At the time, Mustapha Shalgam was Foreign Minister of Libya, and then became the Libyan ambassador to the U.N. After the death of Gaddafi, he was able to shed light on the crimes of the leader’s family. Shalgam admitted to being a man of the regime— in other words, Gaddafi’s personal spokesman on all fronts. He negotiated both with members of the revolutionary committee and the tribes, and had much interaction with Gaddafi’s sons.
The ambassador told the story of Safiaya, a girl in her early 20s who was kidnapped and kept in a basement in a compound in Tripoli. She was repeatedly raped and beaten by Gaddafi himself.
When asked about systematic rape in the Gaddafi regime, he told with an emotional voice the story of Safiaya, a girl in her early 20s who, he says, was kidnapped and kept in a basement in a compound in Tripoli for five years. She was repeatedly raped and beaten by Muammar Gaddafi himself, who would urinate on her head and call her a whore. Indeed, Shalgam describes the Libyan leader as a tyrant who eliminated every political institution, ruled with an iron fist, and terrorized his people so completely that no one would dare to socially or politically oppose to him. Further, he says, Gaddafi was an egomaniac and a narcissist who saw himself as the leader not only of the Arab world but also of the entire African continent—and a control freak who pitted his own family members against one other, casting them as actors in a dramatic narrative more convoluted than Richard III.
Gaddafi's son Saif had to play the moderate, Shalgam says, befriending such Western leaders as Tony Blair and Silvio Berlusconi. But Saif’s true nature was revealed in a televised threat that blood would be running in the streets of Libya. Ambassador Shalgam recalled his longstanding conflict with Saif, who saw himself as a future leader of Libya and wanted to control the foreign ministry. “Still today, Saif does not regret giving orders to slaughter protesters,” Shalgam says.
Another son, Al Saadi Gaddafi, a supposedly conservative Islamist and a football fanatic, was accused of harassing and jailing a fellow football player who refused his carnal advances. Shalgam almost cried when remembering another Libyan football coach named Basheer Al-Rryani, who was murdered in the 1980s; Libya’s interim leaders have approved an investigation into Saadi’s involvement in the case.

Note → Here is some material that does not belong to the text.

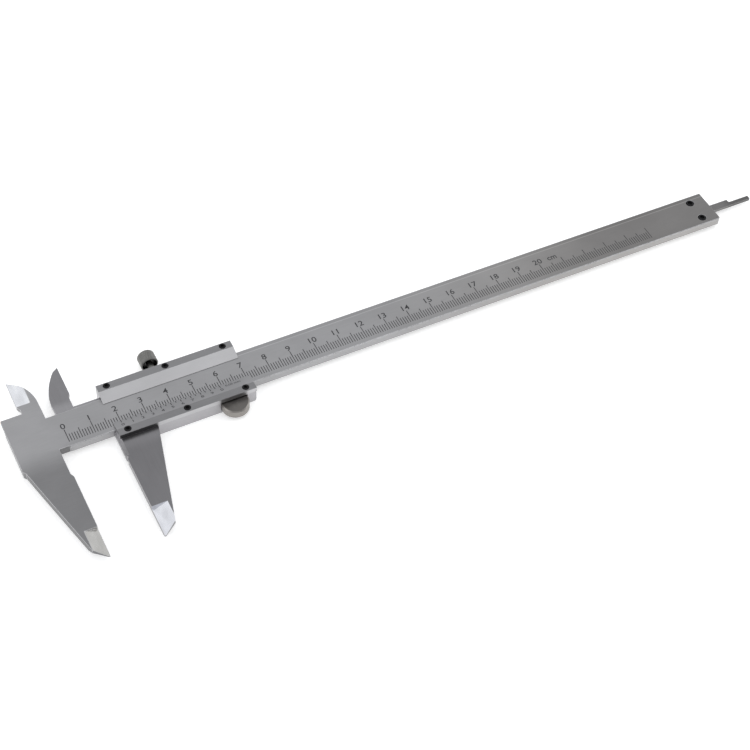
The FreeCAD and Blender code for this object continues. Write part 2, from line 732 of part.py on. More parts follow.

Then there was Hannibal, Gaddafi’s fourth son, whose violence was legendary. “Hannibal was insane, complicated,” Shalgam recounted. “He tortured people. He had his own prison in Tripoli.” Indeed, he was once arrested in Switzerland on suspicion of having beaten two of his maids. (Swiss authorities quickly dropped the charges and released Hannibal, sparking international outrage.) Muammar Gaddafi responded by shutting down the local subsidiaries of Swiss companies Nestle and ABB, withdrawing billions from Swiss banks, refusing visas to Swiss citizens and arresting two Swiss businessmen on trumped-up charges.

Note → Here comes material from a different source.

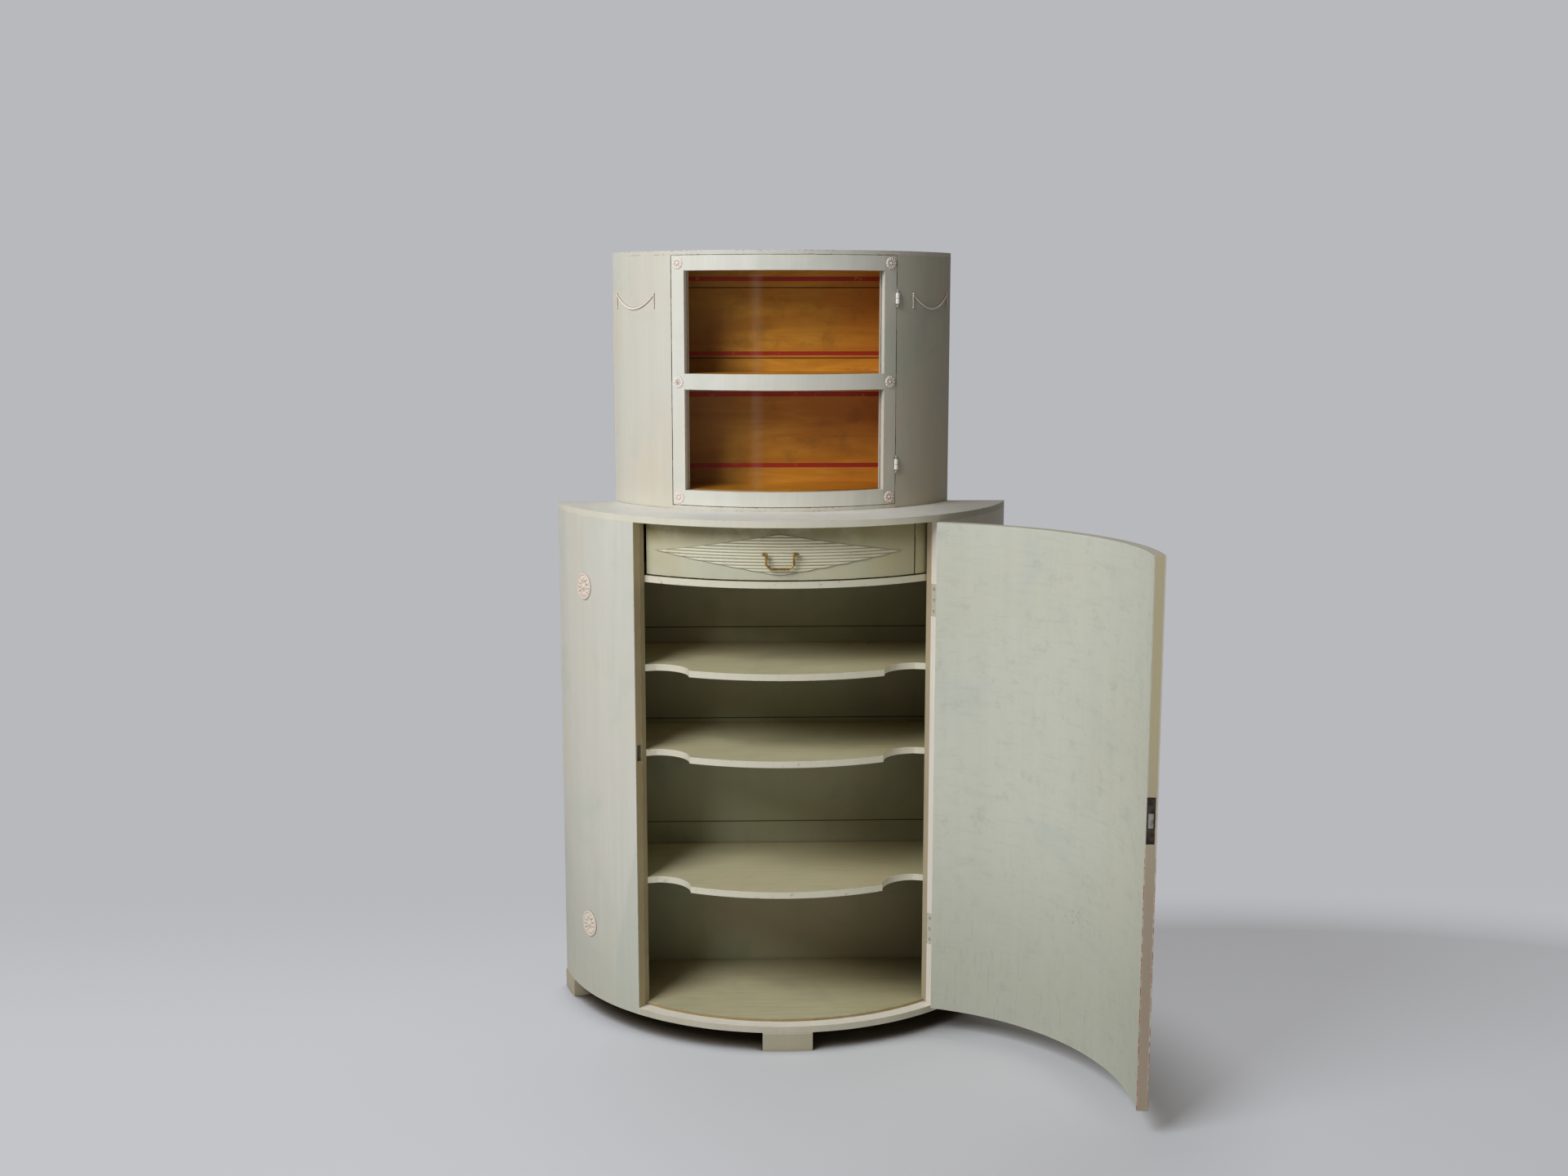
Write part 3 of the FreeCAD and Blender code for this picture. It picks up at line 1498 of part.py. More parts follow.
def make_vitrine_door():
    inner = vitrine_radius - size.frame_thickness
    outer = vitrine_radius
    sight = size.glass_half_angle
    rebate_angle = size.rebate_width / vitrine_radius * (180 / math.pi)
    gap_angle = size.glass_edge_gap / vitrine_radius * (180 / math.pi)
    pane_outer = vitrine_radius - size.glass_setback
    pane_inner = pane_outer - size.glass_thickness
    openings = (
        ("lower", size.bottom_rail_top, size.middle_rail_bottom),
        ("upper", size.middle_rail_top, size.top_rail_bottom),
    )
    rebates = []
    beads = []
    for name, low, high in openings:
        width = size.rebate_width
        gap = size.glass_edge_gap
        rebates.append(
            ring(
                name + "_rebate", vitrine, inner - OVERSHOOT, pane_outer, low - width,
                high + width, -(sight + rebate_angle), sight + rebate_angle,
            )
        )
        edge = sight + rebate_angle - gap_angle
        sub_part(
            name + "_glass_pane",
            ring(
                name + "_pane", vitrine, pane_inner, pane_outer,
                low - width + gap, high + width - gap, -edge, edge,
            ),
        )
        bead_blank = ring(
            name + "_bead_blank", vitrine, inner, pane_inner, low - width, high + width,
            -(sight + rebate_angle), sight + rebate_angle,
        )
        bead_opening = ring(
            name + "_bead_opening", vitrine, inner - OVERSHOOT, pane_inner + OVERSHOOT,
            low, high, -sight, sight,
        )
        beads.append(cut(name + "_bead", bead_blank, bead_opening))
    sub_part("vitrine_glazing_beads", group("bead_pair", *beads))

    for label, low, high in (
        ("vitrine_bottom_rail", size.frame_bottom, size.bottom_rail_top),
        ("vitrine_middle_rail", size.middle_rail_bottom, size.middle_rail_top),
        ("vitrine_top_rail", size.top_rail_bottom, size.frame_top),
    ):
        rail = ring(label + "_blank", vitrine, inner, outer, low, high, -sight, sight)
        sub_part(label, cut(label + "_body", rail, *rebates))

    cuts = []
    for index, low in enumerate(vitrine_hinge.lows):
        cuts += hinge_recess(vitrine_hinge, f"vitrine_stile_{index}", -1, low)
    hinge_cuts = vitrine_hinge.carried("stile_hinge_cuts", *cuts)
    right = ring(
        "right_stile_blank", vitrine, inner, outer, size.frame_bottom, size.frame_top,
        sight, frame_half_angle,
    )
    sub_part("vitrine_right_stile", cut("right_stile_body", right, hinge_cuts, *rebates))
    lock = vitrine_lock
    case_box, channel = lock_case(lock)
    key_inset = (vitrine_gap_angle - size.small_rosette_angle) * (math.pi / 180) * vitrine_radius
    key_up = size.small_rosette_middle
    key = keyhole(lock, size.vitrine_keyhole_radius, key_inset, key_up)
    lock_cuts = lock.carried("stile_lock_cuts", case_box, channel, key)
    left = ring(
        "left_stile_blank", vitrine, inner, outer, size.frame_bottom, size.frame_top,
        -frame_half_angle, -sight,
    )
    sub_part("vitrine_left_stile", cut("left_stile_body", left, lock_cuts, *rebates))
    case = cut("vitrine_case_body", case_box, channel, key)
    sub_part("vitrine_lock_case", lock.carried("vitrine_case", case))
    sub_part("vitrine_lock_bolt", lock.carried("vitrine_bolt", lock_bolt(lock)))
    make_small_rosettes(lock.carried("rosette_keyhole", key))


# Carved ornament, drawn facing the front on a tier's middle line

def front_disc(name, tier, radius, relief, depth):
    piece = make("Part::Cylinder", name, Radius=radius, Height=relief + depth)
    return place(piece, 0, depth - tier.radius, 0, rotation=FACING_FRONT)


def bead_circle(name, tier, count, circle, radius, sink, offset=0):
    pieces = []
    for index in range(int(count.value)):
        angle = size_of(FULL_TURN * index) / count + offset
        pieces.append(
            sphere(
                f"{name}_{index}", radius, circle * cosine(angle), sink - tier.radius,
                circle * sine(angle),
            )
        )
    return pieces


def surface_tool(name, tier, height):
    """The tier's curved face as a solid, to trim the back of an ornament."""
    piece = make("Part::Cylinder", name, Radius=tier.radius, Height=2 * height)
    return place(piece, 0, 0, -height)


def make_large_rosettes():
    relief = size.rosette_relief
    base = front_disc("rosette_base", lower, size.rosette_radius, relief, 2 * relief)
    rim = make(
        "Part::Torus", "rosette_rim",
        Radius1=size.rosette_radius - size.rosette_rim_radius, Radius2=size.rosette_rim_radius,
    )
    place(rim, 0, -(lower_radius + relief), 0, rotation=FACING_FRONT)
    dome = sphere(
        "rosette_dome", size.rosette_dome_radius, 0,
        size.rosette_dome_radius / 2 - lower_radius - relief, 0,
    )
    petals = bead_circle(
        "rosette_petal", lower, size.rosette_petals, size.rosette_petal_circle,
        size.rosette_petal_radius, size.rosette_petal_radius / 2 - relief,
    )
    solid = fuse("rosette_solid", base, rim, dome, *petals)
    trimmed = cut(
        "rosette_trimmed", solid, surface_tool("rosette_back", lower, 2 * size.rosette_radius)
    )
    placed = []
    for side in (-1, 1):
        for up in (size.rosette_low, size.rosette_high):
            name = f"rosette_{side + 1}_{int(up.value)}"
            placed.append(turned(name, lower, side * size.rosette_angle, trimmed, up=up))
    sub_part("side_rosettes", group("rosettes", *placed))


def make_small_rosettes(key):
    relief = size.small_rosette_relief
    base = front_disc("small_base", vitrine, size.small_rosette_radius, relief, 2 * relief)
    beads = bead_circle(
        "small_bead", vitrine, size.small_rosette_beads, size.small_rosette_bead_circle,
        size.small_rosette_bead_radius, size.small_rosette_bead_radius / 4 - relief,
    )
    dome = sphere(
        "small_dome", size.small_rosette_dome_radius, 0,
        size.small_rosette_dome_radius / 2 - vitrine_radius - relief, 0,
    )
    solid = fuse("small_solid", base, dome, *beads)
    back = surface_tool("small_back", vitrine, 2 * size.small_rosette_radius)
    trimmed = cut("small_trimmed", solid, back)
    placed = []
    for side in (-1, 1):
        for up in (size.small_rosette_low, size.small_rosette_middle, size.small_rosette_high):
            name = f"small_{side + 1}_{int(up.value)}"
            piece = turned(name, vitrine, side * size.small_rosette_angle, trimmed, up=up)
            if side < 0 and up is size.small_rosette_middle:
                piece = cut("rosette_with_keyhole", piece, key)
            placed.append(piece)
    sub_part("vitrine_door_rosettes", group("small_rosettes", *placed))


def make_garlands():
    """A hanging garland with a beaded drop at each end, on each side of the vitrine."""
    radius = vitrine_radius
    half = size.garland_half_angle
    rod = size.garland_rod_radius
    lift = rod.value / 4
    reach = radius.value + lift
    corner = math.radians(half.value)
    right = FreeCAD.Vector(reach * math.sin(corner), -reach * math.cos(corner), 0)
    left = FreeCAD.Vector(-right.x, right.y, 0)
    lowest = FreeCAD.Vector(0, -reach, -size.garland_drop.value)
    path = Part.Wire([Part.Arc(left, lowest, right).toShape()])
    start = path.Edges[0].tangentAt(path.Edges[0].FirstParameter)
    section = Part.Wire([Part.Circle(left, start, rod.value).toShape()])
    swag = document.addObject("Part::Feature", "swag")
    swag.Shape = path.makePipeShell([section], True, False)
    pieces = [swag]
    along = -(radius * cosine(half))
    for side in (-1, 1):
        across = side * (radius * sine(half))
        for index in range(int(size.tassel_beads.value)):
            pieces.append(
                sphere(
                    f"tassel_{side + 1}_{index}", size.tassel_bead_radius, across, along,
                    -size.tassel_pitch * index,
                )
            )
        length = size.tassel_pitch * (size.tassel_beads - 1)
        cord = make(
            "Part::Cylinder", f"tassel_cord_{side + 1}", Radius=size.tassel_cord_radius,
            Height=length,
        )
        pieces.append(place(cord, across, along, -length))
    solid = fuse("garland_solid", *pieces)
    trimmed = cut(
        "garland_trimmed", solid, surface_tool("garland_back", vitrine, 3 * size.garland_drop)
    )
    placed = []
    for side in (-1, 1):
        placed.append(
            turned(
                f"garland_{side + 1}", vitrine, side * size.garland_angle, trimmed,
                up=size.garland_height,
            )
        )
    sub_part("vitrine_garlands", group("garlands", *placed))


make_lower_boards()
make_lower_backs()
make_lower_sides()
make_feet()
make_lower_door()
make_drawer_carcass()
make_drawer()
make_lozenge()
make_handle()
make_vitrine_boards()
make_vitrine_sides()
make_vitrine_hinges()
make_vitrine_door()
make_large_rosettes()
make_garlands()
document.recompute()

# Every object has to be sound before anything is written

for item in document.Objects:
    if "Invalid" in item.State or "Error" in item.State:
        raise RuntimeError(f"{item.Name} could not be built: {item.State}")
for piece in sub_parts:
    shape = piece.Shape
    if shape.isNull() or not shape.isValid() or not shape.Solids:
        raise RuntimeError(f"{piece.Label} has no sound solid")

os.makedirs("parts", exist_ok=True)
for piece in sub_parts:
    piece.Shape.exportStep(f"parts/{piece.Label}.step")
    print(piece.Label, len(piece.Shape.Solids), round(piece.Shape.Volume))
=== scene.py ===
import json
import math

import bmesh
import bpy
from mathutils import Matrix, Vector


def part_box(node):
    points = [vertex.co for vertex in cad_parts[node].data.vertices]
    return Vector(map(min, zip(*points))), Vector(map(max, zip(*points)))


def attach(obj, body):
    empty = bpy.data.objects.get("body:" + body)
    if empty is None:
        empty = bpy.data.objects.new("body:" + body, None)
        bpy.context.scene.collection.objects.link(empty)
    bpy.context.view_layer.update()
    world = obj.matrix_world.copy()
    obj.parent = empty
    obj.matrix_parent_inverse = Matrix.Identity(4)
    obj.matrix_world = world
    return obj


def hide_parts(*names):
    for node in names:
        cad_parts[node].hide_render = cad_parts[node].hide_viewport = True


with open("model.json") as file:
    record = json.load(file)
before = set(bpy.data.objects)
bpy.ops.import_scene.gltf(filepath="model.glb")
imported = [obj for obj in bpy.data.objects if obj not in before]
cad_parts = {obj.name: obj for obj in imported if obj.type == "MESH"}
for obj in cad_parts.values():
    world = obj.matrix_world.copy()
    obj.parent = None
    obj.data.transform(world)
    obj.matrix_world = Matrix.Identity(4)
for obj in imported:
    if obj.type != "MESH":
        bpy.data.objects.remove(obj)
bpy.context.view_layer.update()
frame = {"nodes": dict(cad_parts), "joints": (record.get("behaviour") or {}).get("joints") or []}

nodes = frame["nodes"]
joints = {joint["name"]: joint for joint in frame["joints"]}


# Places read from the frame, in metres, with angles measured from the middle of the front

FACE_SLACK = 0.002


def arc_through(half_width, depth):
    """Radius of the arc whose chord is twice half_width and whose rise is depth."""
    return (half_width * half_width + depth * depth) / (2 * depth)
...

Despite the country’s tortured past under Gaddafi, Shalgam is optimistic about the future of democracy in Libya. However, such optimism is tempered by the fact that the International Criminal Court is still investigating hundreds of cases of rape. Today, only a few cases have been proven. What is more, hundreds of other victims have failed to report their rapes due to the stigma and the burden of shame. Libyan culture is such that the identity of female rape victims must be kept hidden for fear that their own family members might kill them, or even encourage the victims to kill themselves. Indeed, the tragedy of rape in Libya is magnified by tribal codes of honor that take precedent over laws. The alternative to death is that the victim marry her rapist to preserve her honor and that of her family.
The absence of a state structure to address sexual violence exacerbates the situation. According to Islamic laws, four witnesses are required for persecution. The head of the International Criminal Court, Luis Moreno-Ocampo, confirms the rape campaign that took place in Libya, and reports that often the evidence has to be based on a soldier’s confession and not on a victim's testimony.
Until now, there have been only a few cases of women who have stood up to their husbands and families and gone public with their stories. Now they have no choice but to live abroad, and none of the perpetrators have been prosecuted so far. The real test for the international community is whether we will overcome the common belief that rape is an inevitable and unpunishable part of every conflict.